◆ The request: Return verbatim everything from the first line through the line that contains "points = place(s[:, None]", and stop there.

◆ Records for the task:
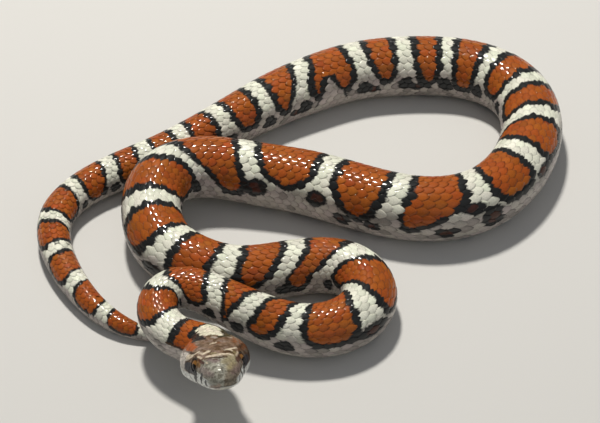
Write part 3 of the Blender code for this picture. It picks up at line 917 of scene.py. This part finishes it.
def thinned(s):
    """1 on the body, less toward the tip of the tail."""
    return np.clip(along(np.maximum(s, 0), 3) / FULL_GIRTH, 0.12, 1)


def bake_root(s, across):
    """Where the small patch of a scale lies in the bake map."""
    return np.stack([(s + UV_LEAD) / (BODY_LENGTH + UV_ROOM), across], axis=-1)


def lay_plates(name, s, turn, half_front, half_rear, half_turn, material, seed):
    """Closed thin scales laid on the surface, as one mesh."""
    rng = np.random.default_rng(seed)
    rows, faces = scale_template()
    u = np.array([row[0] for row in rows])
    v = np.array([row[1] for row in rows])
    under = np.array([row[2] is None for row in rows])
    crown = np.array([row[2] if row[2] is not None else SCALE_LEVELS[-1][1] for row in rows])
    rim = np.array([row[3] for row in rows])
    small = thinned(s)
    reach = np.where(u > 0, half_rear[:, None], half_front[:, None])
    lengthwise = u * reach
    crosswise = v * half_turn[:, None]
    ramp = SCALE_RAMP * lengthwise / pitch(s)[:, None]
    tilt = rng.normal(0, 0.012, (len(s), 1)) * v
    lift = (-SCALE_SINK + ramp + SCALE_CROWN * crown - SCALE_THICK * under + tilt) * small[:, None]
    points = place(s[:, None] + lengthwise, turn[:, None] + crosswise, lift)

    one_each = np.ones((1, len(rows)))
    tint_s = s[:, None] + TINT_FOLLOW * lengthwise + rng.normal(0, 0.12, (len(s), 1)) * one_each
    tint_turn = turn[:, None] + TINT_FOLLOW * crosswise + rng.normal(0, 0.012, (len(s), 1)) * one_each
    chance = rng.random((len(s), 1)) * one_each
    colours = skin_tint(tint_s.ravel(), tint_turn.ravel(), chance.ravel()).reshape(len(s), -1, 3)
    pale = colours.min(axis=-1) > 0.3
    # Painted shade at each scale's rim where it meets its neighbours, lighter on pale scales; then a
    # random tone per scale and the scales' own dark tips
    shade = 1 - np.where(pale, 0.16, 0.32) * blend(0.70, 1.0, rim)[None]
    shade *= 1 + rng.normal(0, 0.08, (len(s), 1))
    tip = blend(0.45, 1.0, u)[None] * rng.random((len(s), 1)) ** 2
    shade *= 1 - 0.55 * tip
    colours = colours * shade[..., None]
    strong = 1 - colours.min(axis=-1) / np.maximum(colours.max(axis=-1), 0.001)
    colours[..., 1] *= 1 + 0.10 * strong * np.clip(rng.normal(0, 1, (len(s), 1)), -2, 2)

    size = len(rows)
    faces = (faces[None] + (np.arange(len(s)) * size)[:, None, None]).reshape(-1, 3)
    first = points[0]
    corner = first[faces[:len(faces) // len(s)]]
    one, two, three = (corner[:, k] - first[0] for k in range(3))
    if (one * np.cross(two, three)).sum() < 0:
        faces = faces[:, ::-1]
    root = bake_root(s, 0.5 + turn / (2.1 * math.pi))
    patch = np.stack([u, v], axis=-1) * 0.0015
    uv = (root[:, None, :] + patch[None]).reshape(-1, 2)
    tint = colours.reshape(-1, 3).clip(0, 1)
    obj = add_mesh(name, points.reshape(-1, 3), [faces], material, tint, None, uv)
    return obj


def stretch(s, turn):
    """How much longer the surface is than the backbone at this turn, from the bend of the course."""
    step = 1.0
    there = place(np.maximum(s, 0) + step, turn, 0.0)
    here = place(np.maximum(s, 0), turn, 0.0)
    return np.linalg.norm(there - here, axis=-1) / step


def build_scales(material):
    """The small scales, in staggered rows from behind the head's shields to the tail tip."""
    rings = pitch_steps()
    all_s, all_turn, all_half = [], [], []
    for start, end, count in ROW_ZONES:
        width = BACK_SWEEP / count
        here = rings[(rings >= start) & (rings < end)]
        rows = (np.arange(count) - (count - 1) / 2) * width
        if start < 0:
            extra = rows[-1] + width * np.arange(1, EXTRA_ROWS + 1)
            rows = np.concatenate([rows, extra, -extra])
        for k, row in enumerate(rows):
            order = int(round(row / width + (count - 1) / 2))
            s = here + (order % 2) * pitch(here) / 2
            if abs(row) > BACK_SWEEP / 2:
                s = s[s < -0.5]
            all_s.append(s)
            all_turn.append(np.full(len(s), math.radians(row)))
            all_half.append(np.full(len(s), math.radians(width) * SCALE_HALF_WIDTH))
    s, turn, half_turn = (np.concatenate(parts) for parts in (all_s, all_turn, all_half))
    q = round_of(np.maximum(-s, 0), turn)
    keep = (s > -(scale_limit(q) - 0.2)) & (s < BODY_LENGTH - 0.6)
    s, turn, half_turn = s[keep], turn[keep], half_turn[keep]
    order = np.argsort(s, kind="stable")
    s, turn, half_turn = s[order], turn[order], half_turn[order]

    gap = pitch(s)
    limit = np.minimum(1, 1.3 / np.maximum(stretch(s, turn), 0.2))
    bounds = np.linspace(0, len(s), SCALE_PIECES + 1).astype(int)
    for k in range(SCALE_PIECES):
        part = slice(bounds[k], bounds[k + 1])
        front, rear = (gap * SCALE_FRONT * limit)[part], (gap * SCALE_REAR * limit)[part]
        name = f"scales_{k + 1}"
        lay_plates(name, s[part], turn[part], front, rear, half_turn[part], material, SCALE_SEED + k)


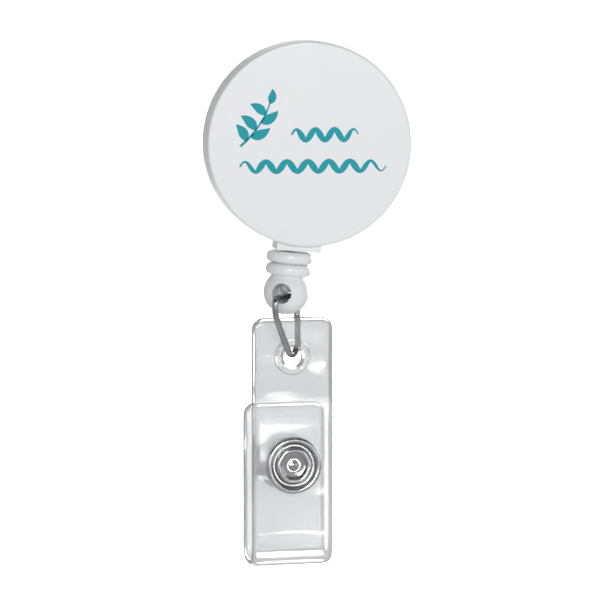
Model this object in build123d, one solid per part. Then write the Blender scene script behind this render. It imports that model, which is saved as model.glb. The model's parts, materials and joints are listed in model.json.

◆ Exercise solution:
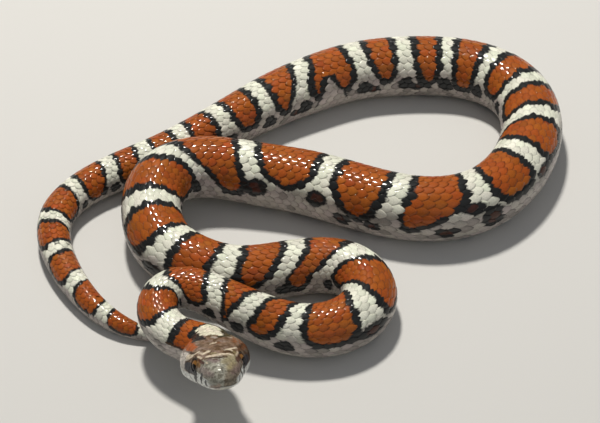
Write part 3 of the Blender code for this picture. It picks up at line 917 of scene.py. This part finishes it.
def thinned(s):
    """1 on the body, less toward the tip of the tail."""
    return np.clip(along(np.maximum(s, 0), 3) / FULL_GIRTH, 0.12, 1)


def bake_root(s, across):
    """Where the small patch of a scale lies in the bake map."""
    return np.stack([(s + UV_LEAD) / (BODY_LENGTH + UV_ROOM), across], axis=-1)


def lay_plates(name, s, turn, half_front, half_rear, half_turn, material, seed):
    """Closed thin scales laid on the surface, as one mesh."""
    rng = np.random.default_rng(seed)
    rows, faces = scale_template()
    u = np.array([row[0] for row in rows])
    v = np.array([row[1] for row in rows])
    under = np.array([row[2] is None for row in rows])
    crown = np.array([row[2] if row[2] is not None else SCALE_LEVELS[-1][1] for row in rows])
    rim = np.array([row[3] for row in rows])
    small = thinned(s)
    reach = np.where(u > 0, half_rear[:, None], half_front[:, None])
    lengthwise = u * reach
    crosswise = v * half_turn[:, None]
    ramp = SCALE_RAMP * lengthwise / pitch(s)[:, None]
    tilt = rng.normal(0, 0.012, (len(s), 1)) * v
    lift = (-SCALE_SINK + ramp + SCALE_CROWN * crown - SCALE_THICK * under + tilt) * small[:, None]
    points = place(s[:, None] + lengthwise, turn[:, None] + crosswise, lift)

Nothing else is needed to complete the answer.